The women of Nafisi’s group have done something so many people only dream of in places like Iran, they have reached intellectual freedom. In the Islamic Republic like so many other places even education is subservient to politics, often banning literature because of its inappropriate themes. By disobeying the laws of their country and opening their minds to literature the women found that they were “instinctively related” to their readings and “grasped the possibility of a boundless freedom.” What a tremendous concept for people living in fear and forced to conformity to grasp. Their confusion and apprehension about their identities and disobeyment of Muslim rules was the “fundamental misunderstanding” of the self that Thurman explains as the “key to liberation, the gateway to enlightenment.” With out knowing it through literature these women have stumbled upon the journey to finding themselves and possible a way to liberate their nation. They are the example that should be followed throughout nations facing the struggle for democracy. The connection they felt to Nobokov’s emotions and his text about revolution is just one example of how literature can spark the plan for freedom. As Nafisi states “what we search in fiction is not so much reality but the epiphany of truth.” It is the knowledge and the truth that these women have taken from literature that have freed their minds, and it is the knowledge that they can spread to free the city of Tehran, to free the Islamic Republic, to free all the countries facing the same oppression.

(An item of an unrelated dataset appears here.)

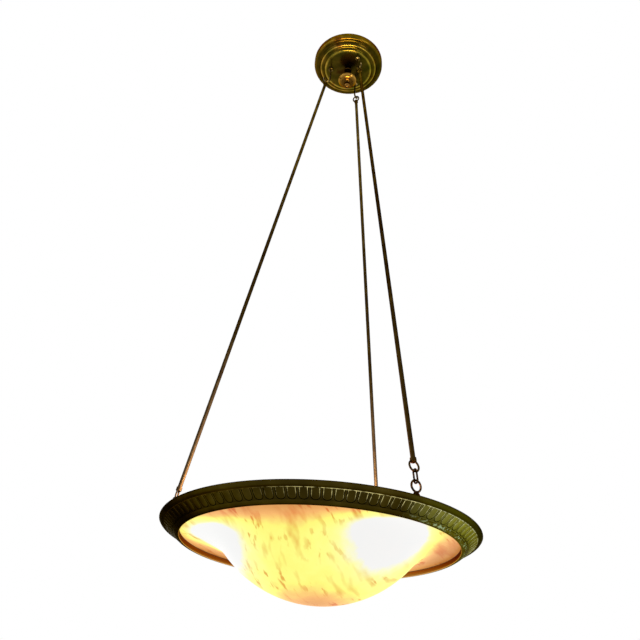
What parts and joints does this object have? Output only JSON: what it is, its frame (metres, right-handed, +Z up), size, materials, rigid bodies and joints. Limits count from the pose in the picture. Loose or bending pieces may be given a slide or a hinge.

Meditation, Selflessness, and the intellectual journey these women have embarked upon goes hand in hand with spirituality. Not spirituality in the religious sense, but spirituality in the sense that Thurman addresses. This spirituality is in relation to how we see ourselves. As Thurman states by “identifitying this habitual, certain self-knowledge as the core of misknowledge” these woman are going to be able to “give birth to wisdom, truth, and liberating enlightenment” and that is just what they have done. They have freed their minds to embrace the human spirit, and found the spirituality that knowledge can create. By shedding their veils and opening up their minds through literature these women are boldly taking the steps toward freedoms that they have never known. Each woman that is part of Nafisi’s group has a spirit that is unique to her self, but at the same time relates to Thurman’s seven virtues of wisdom, generosity, justice, patience, creativity, contemplation, and making art in the service of others. These virtues are an important part of realizing what each women can contribute in the quest for freedom. The most intriguing of the women is Sananz “who is pressured by family and society, vacillated between her desire for independence and her need for approval” the conflict she is experiencing is the same conflict that the Islamic Republic is facing; a tug of war between the desires for independence in the midst of authorization.
If we can begin to understand the power that can be found in knowledge than we can truly begin to understand how to solve the world’s most pressing problems like discrimination and totalitarian regimes. Through the appreciation and analyzation of literature we will eventually find truth in who we are and what we believe in. Our minds will become more accepting and the compassion that comes from acceptance will be the greatest catalyst for change. Freedom and knowledge are connected and you can not achieve one with out the other. Knowledge is the power that will help places like the Islam Republic reach freedom. With the compassion and knowledge we will gain we will be able to free the world of ignorance and discrimination but we first need the tools to do it. These tools come from learning and understanding different cultures and religions, points of view and opinions and taking that knowledge and applying it to our real problems our planet and the people living on it are facing today. We can give freedom to the oppressed, find comfort in equality, and can succeed as a global community.